-- Start of Information provided --

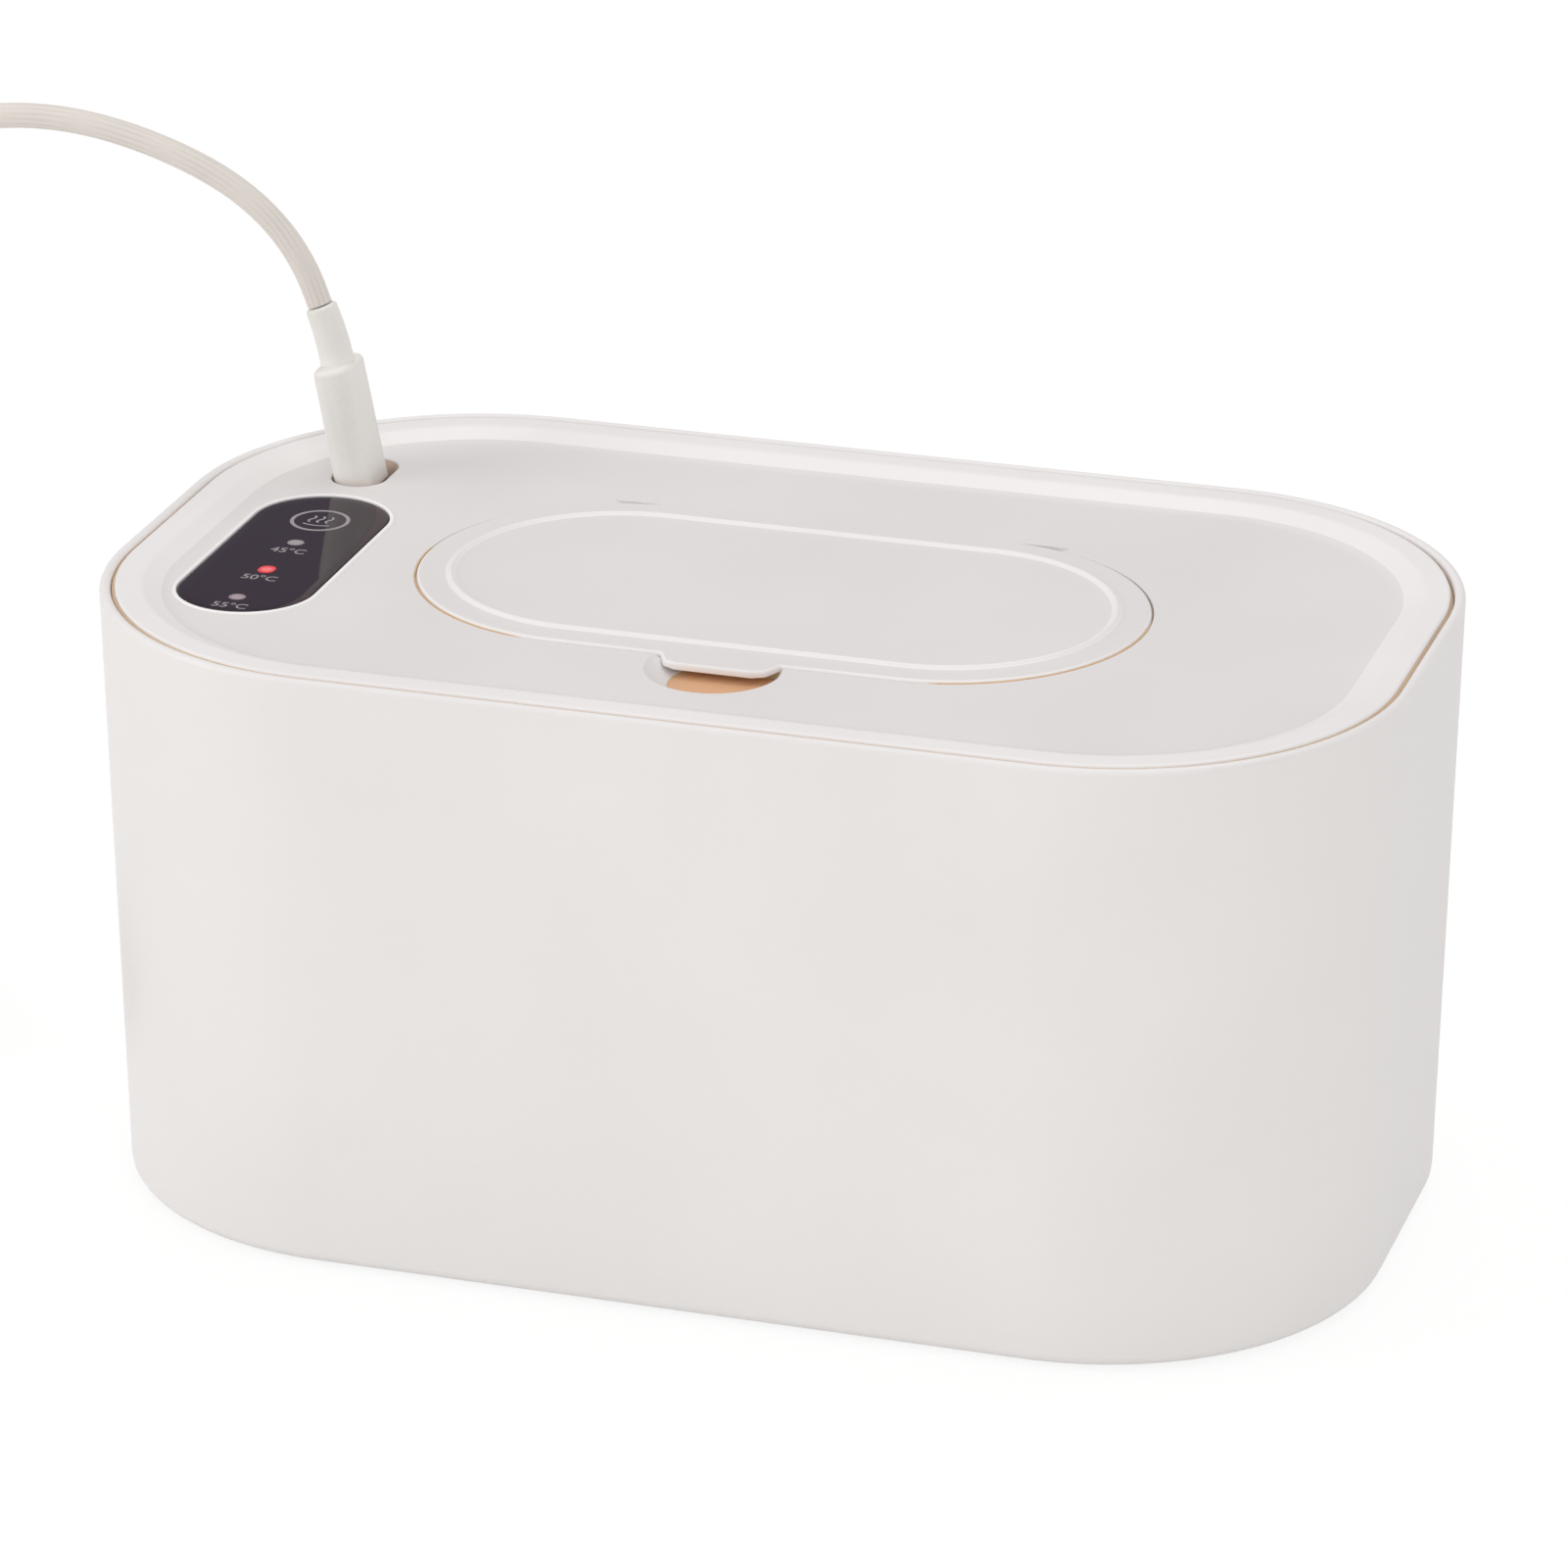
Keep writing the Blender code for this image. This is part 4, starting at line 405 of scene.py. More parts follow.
tub_plastic = moulded("satin_abs_tub", "EEECEB", "E9E7E6", 0.42, 0.5 * mm, 0.012 * mm)
tub_profile = [
    (8 * mm, base_z, 0),
    (lean, base_z, 1.9 * mm),
    (0, rim_z, 0.85 * mm),
    (wall, rim_z, 0.75 * mm),
    (wall + lean, floor_z, 4.0 * mm),
    (12 * mm, floor_z, 0),
]
tub = ringed("tub_moulding", *rim, tub_profile, tub_plastic, steps=40)
foot_x, foot_y, well_disc = 74.88 * mm, 32.38 * mm, 3 * [6.3 * mm]
well = [(0, -1 * mm, 0), (0, 2.5 * mm, 0)]
wells = []
for side_x in (-1, 1):
    for side_y in (-1, 1):
        place = (side_x * foot_x, side_y * foot_y)
        wells.append(ringed("foot_well", *well_disc, well, steps=8, place=place))
settle(combine(tub, "DIFFERENCE", *wells))
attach(tub, "tub_body")

# The ribs' inner faces stand under the skirt, and their roots lie inside the wall.
skirt_inner, rib_root, rib_half = 4.693 * mm, 1.0 * mm, 1.0 * mm
rib_low, rib_high, lean_high_up = 3 * mm, 90 * mm, 0.24 * mm
ribs = []
for angle, reach, along in [
    (90, half_width, 38 * mm),
    (-90, half_width, 38 * mm),
    (0, half_length, 11 * mm),
    (180, half_length, 11 * mm),
]:
    inner, root = reach - skirt_inner, reach - rib_root
    foot, head = root - lean, root - lean_high_up
    corners = [(inner, rib_low), (foot, rib_low), (head, rib_high), (inner, rib_high)]
    for middle in (-along, along):
        edges = [np.insert(corners, 1, middle + half, axis=1) for half in (rib_half, -rib_half)]
        ribs.append(np.stack(edges) @ np.array(Matrix.Rotation(radians(angle), 3, "Z")).T)
one_rib = ring_faces(2, 4)
rib_faces = [[8 * i + corner for corner in face] for i in range(len(ribs)) for face in one_rib]
rib_set = new_piece("lid_rest_ribs", np.stack(ribs), rib_faces, tub_plastic)
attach(rib_set, "tub_body")
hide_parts("tub")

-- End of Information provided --

■ Directive
Extract the complete data, matching each line exactly.

■ Result of the exercise
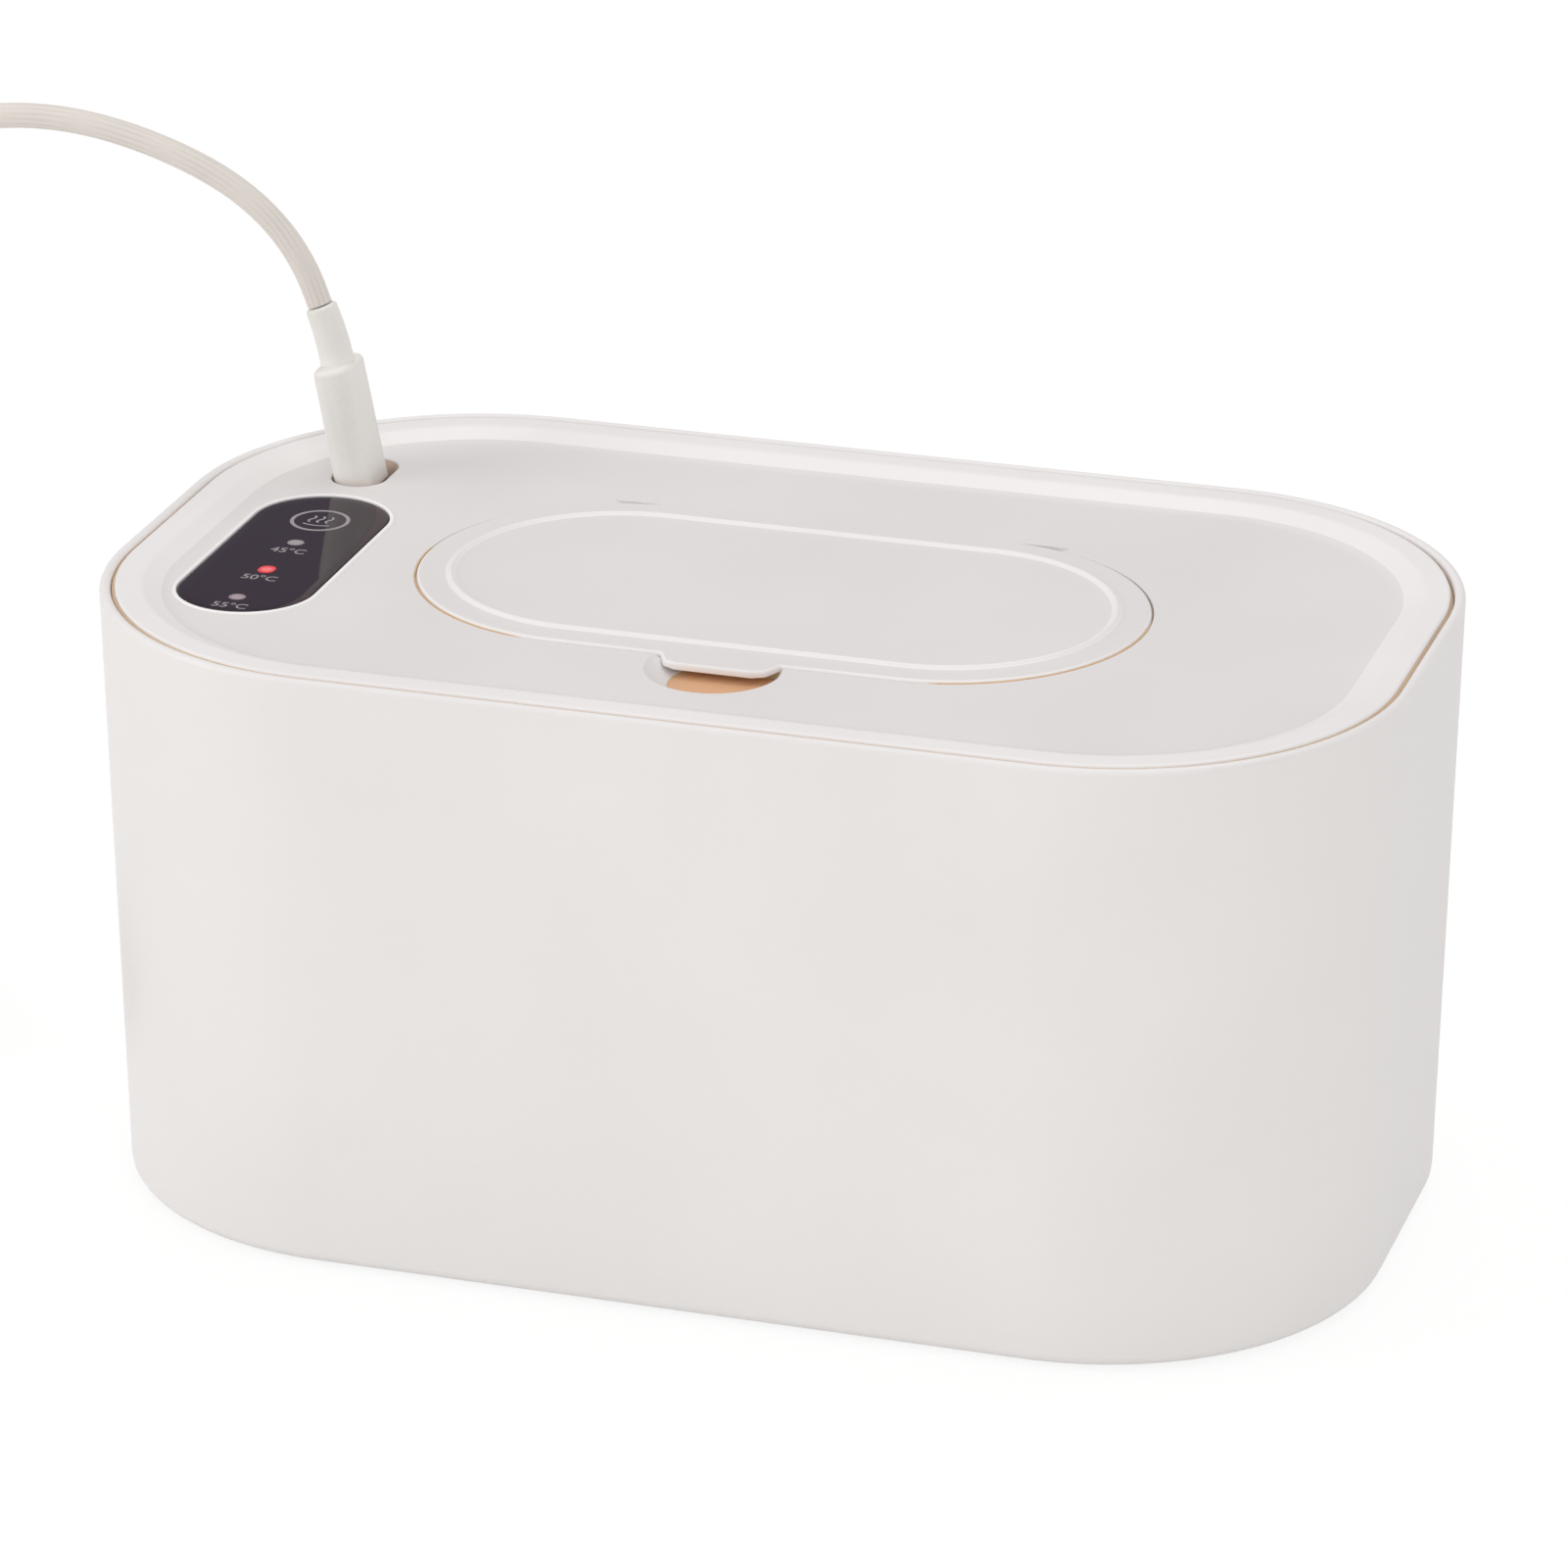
Keep writing the Blender code for this image. This is part 4, starting at line 405 of scene.py. More parts follow.
tub_plastic = moulded("satin_abs_tub", "EEECEB", "E9E7E6", 0.42, 0.5 * mm, 0.012 * mm)
tub_profile = [
    (8 * mm, base_z, 0),
    (lean, base_z, 1.9 * mm),
    (0, rim_z, 0.85 * mm),
    (wall, rim_z, 0.75 * mm),
    (wall + lean, floor_z, 4.0 * mm),
    (12 * mm, floor_z, 0),
]
tub = ringed("tub_moulding", *rim, tub_profile, tub_plastic, steps=40)
foot_x, foot_y, well_disc = 74.88 * mm, 32.38 * mm, 3 * [6.3 * mm]
well = [(0, -1 * mm, 0), (0, 2.5 * mm, 0)]
wells = []
for side_x in (-1, 1):
    for side_y in (-1, 1):
        place = (side_x * foot_x, side_y * foot_y)
        wells.append(ringed("foot_well", *well_disc, well, steps=8, place=place))
settle(combine(tub, "DIFFERENCE", *wells))
attach(tub, "tub_body")

# The ribs' inner faces stand under the skirt, and their roots lie inside the wall.
skirt_inner, rib_root, rib_half = 4.693 * mm, 1.0 * mm, 1.0 * mm
rib_low, rib_high, lean_high_up = 3 * mm, 90 * mm, 0.24 * mm
ribs = []
for angle, reach, along in [
    (90, half_width, 38 * mm),
    (-90, half_width, 38 * mm),
    (0, half_length, 11 * mm),
    (180, half_length, 11 * mm),
]:
    inner, root = reach - skirt_inner, reach - rib_root
    foot, head = root - lean, root - lean_high_up
    corners = [(inner, rib_low), (foot, rib_low), (head, rib_high), (inner, rib_high)]
    for middle in (-along, along):
        edges = [np.insert(corners, 1, middle + half, axis=1) for half in (rib_half, -rib_half)]
        ribs.append(np.stack(edges) @ np.array(Matrix.Rotation(radians(angle), 3, "Z")).T)
one_rib = ring_faces(2, 4)
rib_faces = [[8 * i + corner for corner in face] for i in range(len(ribs)) for face in one_rib]
rib_set = new_piece("lid_rest_ribs", np.stack(ribs), rib_faces, tub_plastic)
attach(rib_set, "tub_body")
hide_parts("tub")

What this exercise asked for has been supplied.